Saturday, February 17, 2007

Two-fisted Science!

OK, to tide people over while I try and finish Why Darwin Matters and deliver that promised double-review, here's a little something.

I attended first aid training at work this past week, and the instructor showed us a video on hypothermia, featuring Gordon Giesbrecht, a professor at the University of Manitoba who is one of the leading experts on the topic. Mainly because, he experiments on himself! In this video we watched him ski into an icy lake to demonstrate the effects of hypothermia on the human body. What balls! Then he did it again, only this time on a snowmobile.

This reminded me of some of the scientific pioneers of past century, people with the courage and resolve to pursue their science with passion, heedless of danger.

First, there was Auguste Piccard, Swiss physicist, explorer and inventor. In the 1930s, Piccard developed an interest in ballooning, and built a series of pressurized gondolas that allowed him to explore the stratosphere. He set several altitude records, then retired from ballooning--to pursue deep-sea diving! Adopting several of the principles used in building his balloon gondolas to submersibles, he set several deep sea diving records as well, notably in the Bathyscaphe Trieste. He sold the Trieste to the US Navy , and soon afterwards his son Jacques and a Navy officer set the record for deepest dive, 10,900 m in the Challenger Depth, the deepest part of the ocean. No vessel has matched or beat this record, and nothing currently exists that could.

Piccard's whole family were scientist-adventurers: his twin brother Jean Felix was an organic chemist and balloonist, and Jean Felix's wife Jeannette was the first woman to hold a balloonist's licence, set altitude records for a woman that held for three decades, and was one of the first 11 women to be ordained Episcopalian priests. Auguste Piccard is believed to have been the inspiration for Professor Cuthbert Calculus/Professeur Tryphon Tournesol from The Adventures of Tintin and August and Jean Felix were believed to be a big inspiration to Gene Roddenberry for the character of Jean-Luc Picard from Star Trek: The Next Generation.

Next, Hiram Bingham III, a pilot and archaeologist who was probably the inspiration for Indiana Jones. The son and grandson of missionaries to Hawaii, Bingham also served as a US Congressman and Senator and was the shortest serving Governor in Connecticut history (one day). His most noteworthy act, however, was discovering the lost Inca city of Machu Picchu centuries after the European colonization of Peru.

His son Hiram Bingham IV, a diplomat during World War II, was later discovered to have helped many authors, artists and scholars escape German-occupied France, and protected Jews during this time, also arranged forged documents for those trying to make their way through Europe to a place of safety during the Holocaust.

Story Musgrave is a man with considerable credentials and is perhaps the most experienced astronaut ever to fly into space. Musgrave served as a pilot and electrical technician in the US Marine Corps, and was later tapped by NASA to become an astronaut. He became NASA's most experience astronaut, having flown more shuttle missions than anyone else, and is the only astronaut to have flown on all five shuttles. Believe me, this is a very condensed version of Musgrave's storied (ahem) career.

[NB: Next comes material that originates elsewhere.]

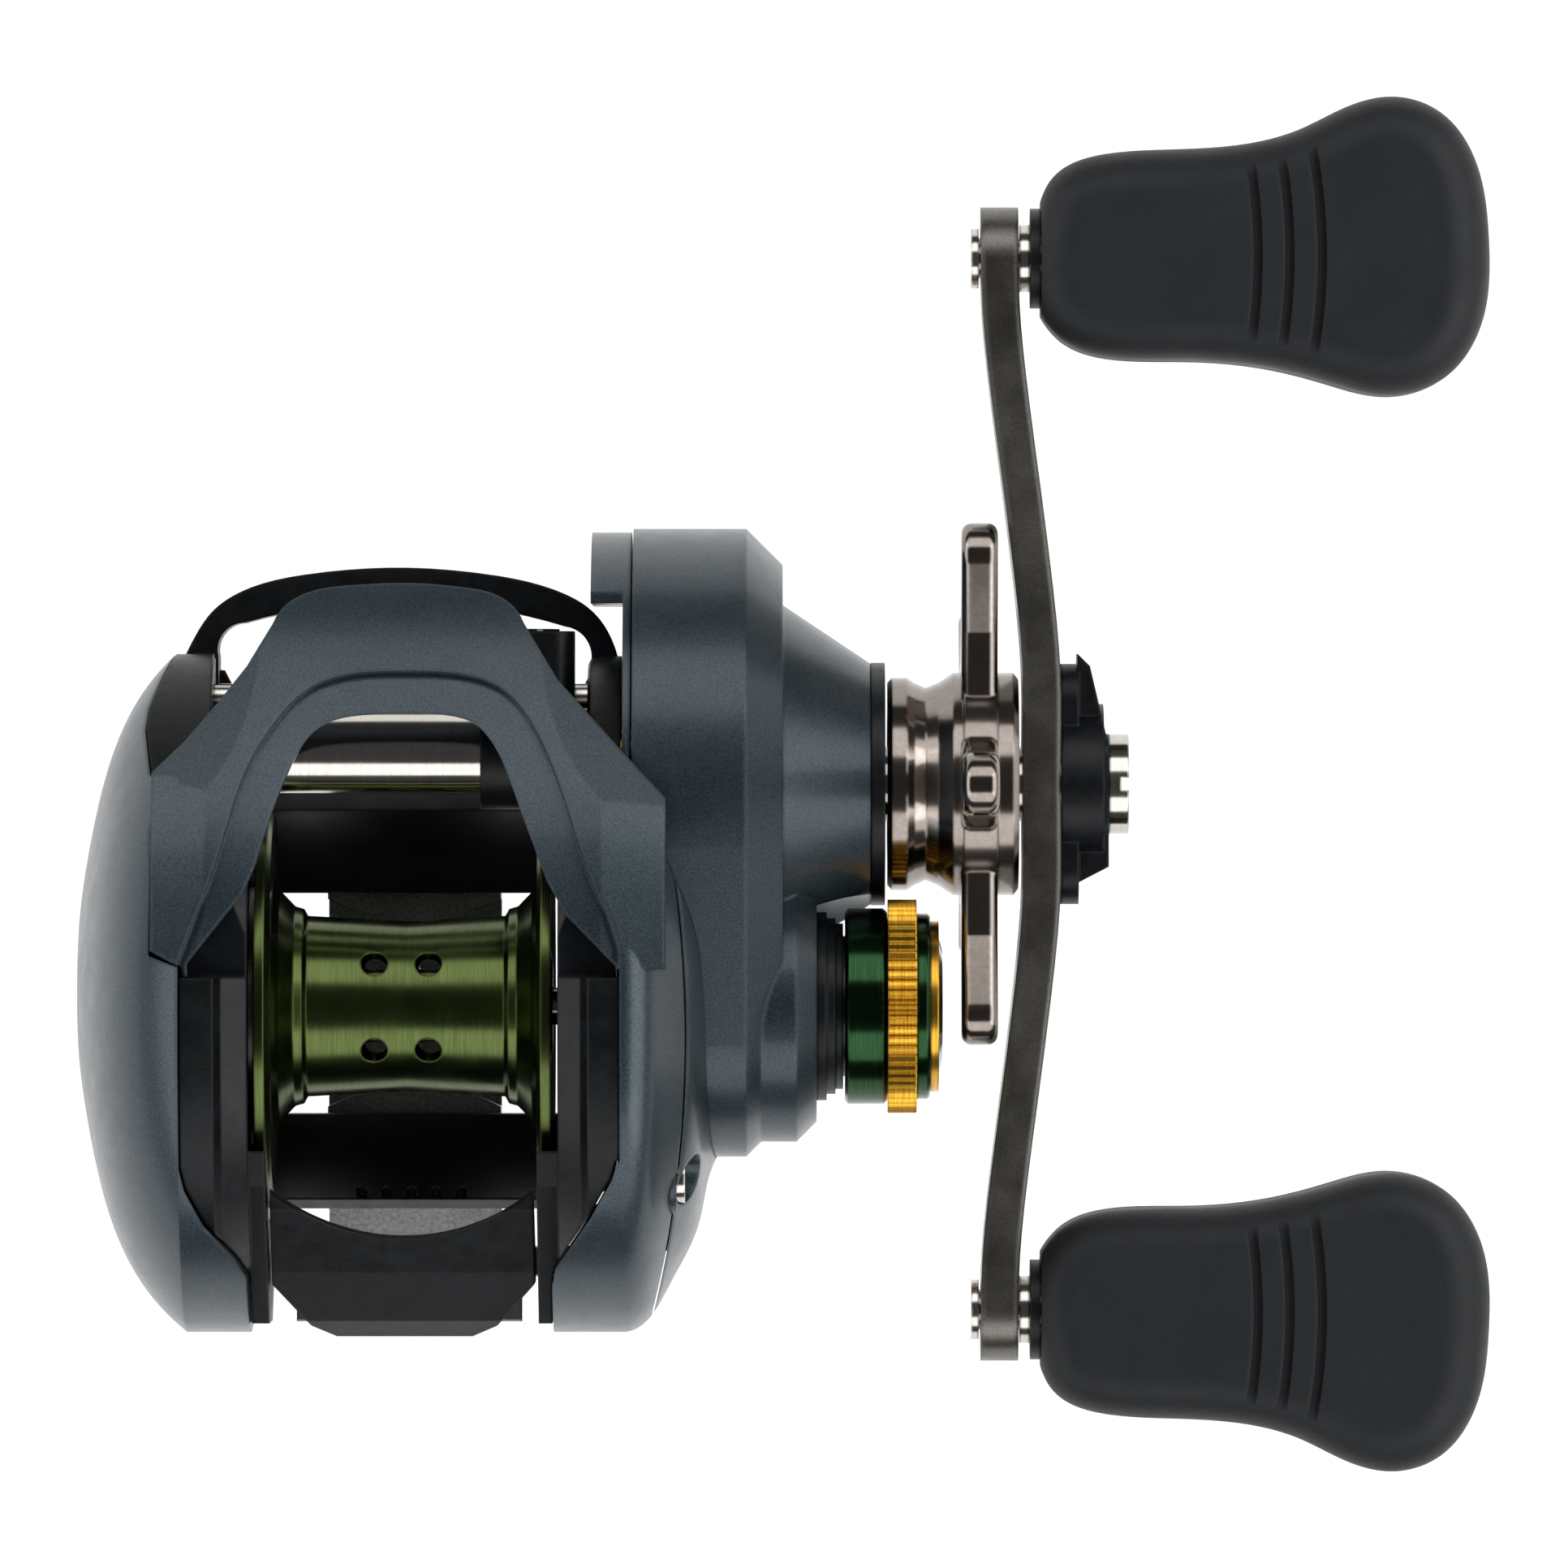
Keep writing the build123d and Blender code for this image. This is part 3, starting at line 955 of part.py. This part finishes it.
def line_guide():
    x0 = GUIDE_CENTRE - GUIDE_W / 2
    x1 = GUIDE_CENTRE + GUIDE_W / 2
    wy, wz = WORM_AXIS
    gy, gz = GUIDE_ROD_AXIS
    boss = rod(x0, x1, TUBE_R + 1.35, WORM_AXIS)
    nose = Pos(GUIDE_CENTRE, 0, 0) * extrude(
        Plane.XZ.offset(-(wy + 2.0)) * Pos(0, wz - 1.4) * RectangleRounded(GUIDE_W, 8.4, 1.6), -7.6)
    leg = side_slab([
        (wy + 1.5, wz - 2), (gy + 2.2, wz - 3), (gy + 2.2, gz - 1.9), (gy - 2.0, gz - 1.9),
        (wy + 0.6, wz - 6.4),
    ], x0 + 0.6, x1 - 0.6, 0.6)
    seat = upright(GUIDE_CENTRE, wy, wz - 7.0, wz - 3, PAWL_SEAT_R)
    body = boss + nose + leg + seat
    body = body - rod(x0 - 1, x1 + 1, TUBE_R + RUN, WORM_AXIS)
    body = body - rod(x0 - 1, x1 + 1, GUIDE_ROD_R + RUN, GUIDE_ROD_AXIS)
    body = body - rod(x0 - 1, x1 + 1, FLANGE_R + PLAY, SPOOL_AXIS)
    eye = Pos(GUIDE_CENTRE, wy + 7.0, wz - 1.4) * Rot(90, 0, 0)
    body = body - eye * Cylinder(EYE_SEAT_R, 7.0) - upright(GUIDE_CENTRE, wy, wz - 8, wz, PAWL_R)
    body = body - upright(GUIDE_CENTRE, wy, wz - 12, wz - 7.0, PAWL_SEAT_R - 0.1)
    insert = eye * (Cylinder(EYE_SEAT_R, 5.6) - Cylinder(EYE_R, 8))
    cap = upright(GUIDE_CENTRE, wy, wz - 8.0, wz - 7.02, PAWL_SEAT_R - 0.2)
    return {
        "line_guide": body,
        "guide_insert": insert - rod(x0 - 1, x1 + 1, TUBE_R + PLAY, WORM_AXIS),
        "levelwind_pawl": Compound(children=[
            upright(GUIDE_CENTRE, wy, wz - 6.8, wz - WORM_R - 0.06, PAWL_R),
            cap + upright(GUIDE_CENTRE, wy, wz - 7.1, wz - 6.85, PAWL_R),
        ]),
    }


# ---------------------------------------------------------------- thumb bar and clutch
def thumb_bar_parts():
    profile = [
        (-13.2, 36.6), (-16.0, 36.2), (-21.0, 31.6), (-25.0, 27.4), (-26.4, 25.0), (-26.4, 22.4),
        (-20.5, 22.4), (-16.6, 29.6),
    ]
    pad = side_slab(profile, BAR_MID - BAR_HALF, BAR_MID + BAR_HALF)
    half = [(BAR_HALF, -10), (BAR_HALF, -22.0), (BAR_HALF - 3.0, -25.4), (BAR_HALF - 5.0, -26.3)]
    plan = [(BAR_MID - x, y) for x, y in half] + [(BAR_MID + x, y) for x, y in reversed(half)]
    pad = pad & plan_slab(plan, 10, 50)
    saddle_r = (BAR_HALF ** 2 + SADDLE ** 2) / (2 * SADDLE)
    pad = pad - upright(BAR_MID, saddle_r - 18.2, 10, 50, saddle_r)
    pad = pad - Pos(BAR_MID, saddle_r - 18.2, 37.0) * Cone(saddle_r - 3.0, saddle_r + 5.0, 8.0)
    py, pz = CAM_PIN_AXIS
    carrier = block(-9.0, 9.0, -25.2, -19.8, 20.4, 22.4)
    arm = block(8.0, 17.2, py - 1.2, py + 1.2, 20.9, 22.4)
    arm = arm + block(15.6, 17.2, py - 1.2, py + 1.2, 20.9, pz + 1.4)
    pin = rod(17.0, 19.4, PIN_R, CAM_PIN_AXIS)
    return {"thumb_bar": pad, "thumb_bar_carrier": carrier + arm + pin}


def clutch_parts():
    py, pz = CAM_PIN_AXIS
    sy, sz = SPOOL_AXIS
    cam = ring(*CAM_X, POST_OFFSET - POST_R - 0.2, CAM_BORE_R, SPOOL_AXIS)
    lever = side_slab([(sy - 5.5, sz - 1.0), (py - 1.8, sz - 0.6), (py - 1.8, pz + 1.7),
                       (sy - 5.5, pz + 0.4)], *CAM_X)
    lever = lever - rod(CAM_X[0] - 1, CAM_X[1] + 1, CAM_BORE_R, SPOOL_AXIS)
    cam = cam + lever
    slot = PIN_R + 0.15
    cam = cam - block(CAM_X[0] - 1, CAM_X[1] + 1, py - 1.0, py + 1.5, pz - slot, pz + slot)
    yoke = Pos(0, *SPOOL_AXIS) * side_slab([(-3.4, -8.8), (3.4, -8.8), (3.4, 8.8), (-3.4, 8.8)], *YOKE_X, 2.0)
    fork = PINION_NECK_R + 0.1
    yoke = yoke - rod(19, 22, fork, SPOOL_AXIS) - block(19, 22, sy - 6, sy, sz - fork, sz + fork)
    posts = []
    coils = []
    for side in (1, -1):
        axis = (sy, sz + side * POST_OFFSET)
        yoke = yoke - rod(19, 22, POST_R + RUN, axis)
        posts.append(rod(17.8, POST_END, POST_R, axis) + rod(POST_END - 0.1, POST_END + 0.6, POST_R + 0.5,
                axis))
        turns = 4
        length = POST_END - YOKE_X[1] - 0.7
        path = Helix(length / turns, length, POST_R + 0.45)
        wire = Plane(origin=path @ 0, z_dir=path % 0) * Circle(0.22)
        coil = sweep(wire, path=path)
        coils.append(Pos(YOKE_X[1] + 0.28, axis[0], axis[1]) * (Rot(0, 90, 0) * coil))
    return {
        "clutch_cam": cam,
        "pinion_yoke": yoke,
        "yoke_posts": Compound(children=posts),
        "yoke_springs": Compound(children=coils),
    }


def fixed_drive_parts():
    screws = []
    for axis in COVER_SCREWS:
        head = rod(21.05, 22.1, COVER_HEAD_R, axis) - Pos(22.1, *axis) * Box(0.9, 2.6, 0.5)
        screws.append(head + rod(14.0, 21.1, COVER_SCREW_R, axis))
    spool_bore = SPOOL_SHAFT_R + 0.03
    bearing_face = PINION_X[1] + YOKE_SHIFT + 0.1
    bearings = Compound(children=[
        bearing(-20.2, -18.2, SPOOL_BEARING_R, spool_bore, SPOOL_AXIS),
        bearing(33.45, 35.4, SPOOL_BEARING_R, spool_bore, SPOOL_AXIS),
        bearing(bearing_face, 30.95, PINION_BEARING_R, PINION_TAIL_R + RUN, SPOOL_AXIS),
        bearing(13.45, 15.6, TAIL_BEARING_R, DRIVE_TAIL_R + RUN, DRIVE_AXIS),
        bearing(28.1, 30.2, DRIVE_BEARING_R, SLEEVE_R + RUN, DRIVE_AXIS),
    ])
    return {
        "cover_screws": Compound(children=screws),
        "ball_bearings": bearings,
        "roller_clutch": bearing(30.4, 36.2, DRIVE_BEARING_R, SLEEVE_R + RUN, DRIVE_AXIS),
        "neck_ring": ring(NECK_OUT - NECK_RING_T, NECK_OUT, NECK_R + 0.1, SLEEVE_R + 1.0, DRIVE_AXIS),
        "star_nut": hex_nut(40.6, 42.9, NUT_R, DRIVE_SHAFT_R + RUN, DRIVE_AXIS),
        "star_drag": star_node(),
    }


def build():
    hood = hood_node()
    palm = palm_plate_node(hood)
    nodes = {
        "hood": hood,
        "palm_side_plate": palm,
        "frame": frame_node(),
        "reel_foot": foot_node(),
        "foot_screws": foot_screws(),
        "right_shell": right_shell_node(),
        "gear_case": gear_case_node(),
        "gear_set_plate": gear_set_plate_node(),
    }
    nodes.update(palm_side())
    nodes.update(spool_assembly())
    nodes.update(gears())
    nodes.update(handle_parts())
    nodes.update(knob_assembly("front", 1))
    nodes.update(knob_assembly("rear", -1))
    nodes.update(cast_control())
    nodes.update(levelwind())
    nodes.update(line_guide())
    nodes.update(thumb_bar_parts())
    nodes.update(clutch_parts())
    nodes.update(fixed_drive_parts())
    return nodes


os.makedirs("parts", exist_ok=True)
for name, shape in build().items():
    export_step(shape, f"parts/{name}.step")
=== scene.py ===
import json

import bmesh
import bpy
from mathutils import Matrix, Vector


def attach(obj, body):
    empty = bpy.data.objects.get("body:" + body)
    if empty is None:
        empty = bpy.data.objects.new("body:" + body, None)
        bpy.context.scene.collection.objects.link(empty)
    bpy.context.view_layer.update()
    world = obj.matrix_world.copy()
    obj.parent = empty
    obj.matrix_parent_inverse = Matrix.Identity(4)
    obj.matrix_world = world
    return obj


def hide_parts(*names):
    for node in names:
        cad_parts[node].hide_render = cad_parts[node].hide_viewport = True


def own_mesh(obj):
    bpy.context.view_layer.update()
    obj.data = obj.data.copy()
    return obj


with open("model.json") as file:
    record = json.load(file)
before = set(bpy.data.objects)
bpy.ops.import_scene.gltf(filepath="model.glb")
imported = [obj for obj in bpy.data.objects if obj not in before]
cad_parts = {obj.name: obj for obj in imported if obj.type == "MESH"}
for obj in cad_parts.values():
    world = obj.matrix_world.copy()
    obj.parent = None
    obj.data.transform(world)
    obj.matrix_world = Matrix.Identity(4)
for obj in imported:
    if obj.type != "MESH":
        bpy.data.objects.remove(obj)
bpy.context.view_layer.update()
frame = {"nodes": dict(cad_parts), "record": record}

# Low-profile baitcasting reel: finishes, detailed pieces, camera and studio.
# X runs along the spool towards the handle, Y towards the rod tip, Z up. Metres.
MM = 0.001

REEL_MIDDLE = (0.03, 0.018, 0.02)       # what every softbox faces
# name, place, width, height, power in watts
SOFTBOXES = [
    ("softbox_front", (0.03, 0.52, 0.5), 1.5, 0.42, 4.2),
    ("softbox_rear", (0.03, -0.48, 0.46), 1.5, 0.42, 4.2),
    ("softbox_left", (-0.62, 0.018, 0.34), 1.0, 0.4, 3.2),
    ("softbox_right", (0.64, 0.018, 0.46), 1.0, 0.56, 5.2),
]
ROOM_LIGHT = 0.07
FLOOR_HEIGHT = -0.04
FLOOR_SIZE = 3.0
CAMERA_PLACE = (0.0299, 0.0177, 1.25)
CAMERA_LENS = 353.0
NODES = frame["nodes"]
SLOT_OF = {part["node"]: part["material_slot"] for part in frame["record"]["subparts"]}


# ---------------------------------------------------------------- colours and nodes
# a mix node's sockets when it mixes colours
MIX_FACTOR, MIX_A, MIX_B, MIX_RESULT = 0, 6, 7, 2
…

And while doing all this, he found the time to earn six degrees, including:

  • Bachelor of Science in mathematics and statistics (Syracuse University 1958)

  • MBA in operations analysis and computer programming (UCLA 1959)

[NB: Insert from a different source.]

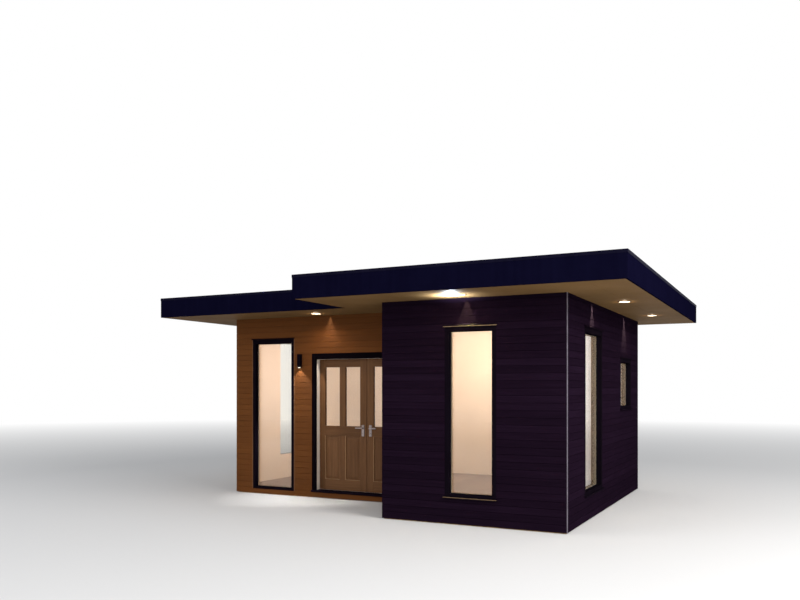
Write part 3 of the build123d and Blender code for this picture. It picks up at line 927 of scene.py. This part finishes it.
def panel_highlight_strips(lit_side):
    """Pale strips down the lit side and along the foot of each lower panel, on the front face:
    painted highlights where the mouldings catch the light.
    """
    y = (highlight_strip_front, highlight_strip_back)
    parts = []
    for column in pane_columns:
        side = column[lit_side]
        other = side - highlight_strip_width if lit_side else side + highlight_strip_width
        parts.append(door_part((min(side, other), max(side, other)), panel_height, y))
        run = (column[0] + highlight_strip_inset, column[1] - highlight_strip_inset)
        parts.append(door_part(run, (panel_bottom, panel_bottom + highlight_strip_height), y,
                               level_grain=1.0))
    return parts


def leaf_panes():
    """The two panes of each of the left leaf's lights."""
    parts = []
    for left, right in pane_columns:
        for y in ((leaf_middle - pane_far, leaf_middle - pane_near),
                  (leaf_middle + pane_near, leaf_middle + pane_far)):
            parts.append(block((left - pane_lap, y[0], lock_rail_top - pane_lap),
                               (right + pane_lap, y[1], pane_top + pane_lap), pane_edge))
    return parts


def mirrored(parts):
    """The same parts for the right leaf."""
    flip = Matrix.Translation((2 * door_centre, 0, 0)) @ Matrix.Diagonal((-1, 1, 1, 1))
    for part in parts:
        bmesh.ops.transform(part, matrix=flip, verts=part.verts)
        bmesh.ops.recalc_face_normals(part, faces=part.faces)
    return parts


def as_built(parts):
    """The parts as they are, for the left leaf."""
    return parts


for side, lit_side, turn in (("left", 0, as_built), ("right", 1, mirrored)):
    finish_piece(side + "_leaf_joinery", turn(leaf_parts()), side + "_door", "door_oak", oak,
                 [side + "_door_leaf"])
    # Pale strips that paint the highlights on each leaf's panel mouldings
    finish_piece(side + "_panel_highlight_strips", turn(panel_highlight_strips(lit_side)), side + "_door", "door_oak",
                 painted_highlight)
    finish_piece(side + "_leaf_panes", turn(leaf_panes()), side + "_door", "window_glass",
                 float_glass, [side + "_door_glass"])


# Screws of the handle plates, and black studs that paint the shade in each keyhole

spindle_setback = 0.059
spindle_x = leaf_meeting_edge - spindle_setback
plate_foot = 0.945
plate_head = 1.115
plate_thickness = 0.008
plate_front = leaf_front - plate_thickness
plate_back = leaf_back + plate_thickness
screw_inset = 0.013
screw_radius = 0.0036
screw_proud = 0.0012
keyhole_level = 0.994
keyhole_radius = 0.0042
keyhole_proud = 0.0006
slot_half_width = 0.0018
slot_foot = keyhole_level - 0.012
slot_head = keyhole_level - 0.002
stud_root = 0.002
stud_edge = 0.0004
slot_edge = 0.0003


def stud(x, z, y, radius):
    """A short round stud from front to back, between two depths."""
    part = new_part()
    lie = Matrix.Translation((x, (y[0] + y[1]) / 2, z)) @ Matrix.Rotation(math.pi / 2, 4, "X")
    bmesh.ops.create_cone(part, cap_ends=True, segments=24, radius1=radius, radius2=radius,
                          depth=y[1] - y[0], matrix=lie)
    rims = [e for e in part.edges if abs(e.verts[0].co.y - e.verts[1].co.y) < 1e-6]
    ease(part, rims, stud_edge)
    mark(part, 0.5)
    return part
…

  • BA in chemistry (Marietta College 1960)

  • MD (Columbia University 1964)

  • Masters of Science in physiology and biophysics (University of Kentucky 1966)

  • MA in literature (University of Houston 1987)

The last one seems out of place, eh? Musgrave claims he got a lit degree so he could properly express what space is like in literary language. This guy is just awesome.

Dian Fossey, of Gorillas in the Mist, spent years in Rwanda studying gorillas as one of "Leakey's Angels". The paleontologist Louis Leakey sent three female researchers to study primates in their native habitats: Jane Goodall studied chimpanzees; Fossey, gorillas; and Biruté Galdikas, the orangutans.

Fossey gained the trust of the animals and gained worldwide celebrity when her picture was featured on the cover of National Geographic magazine. She fought tirelessly against the extinction of the gorillas, and opposed poachers and zoos with equal vengeance. She even fought the notion of tourists visiting the gorillas in the habitat. It is believed that her brutal murder was motivated by elements of the Rwandan government who wanted to use the gorillas to attract tourists.

Her story was turned into the Oscar-nominated film Gorillas in the Mist, starring one of my favourite actresses, Sigourney Weaver as Fossey.

Speaking of Leakey, he is known for having said: "Nothing I've ever found has contradicted the Bible. It's people with their finite minds who misread the Bible."

Which should hopefully segue us into Darwin yet again.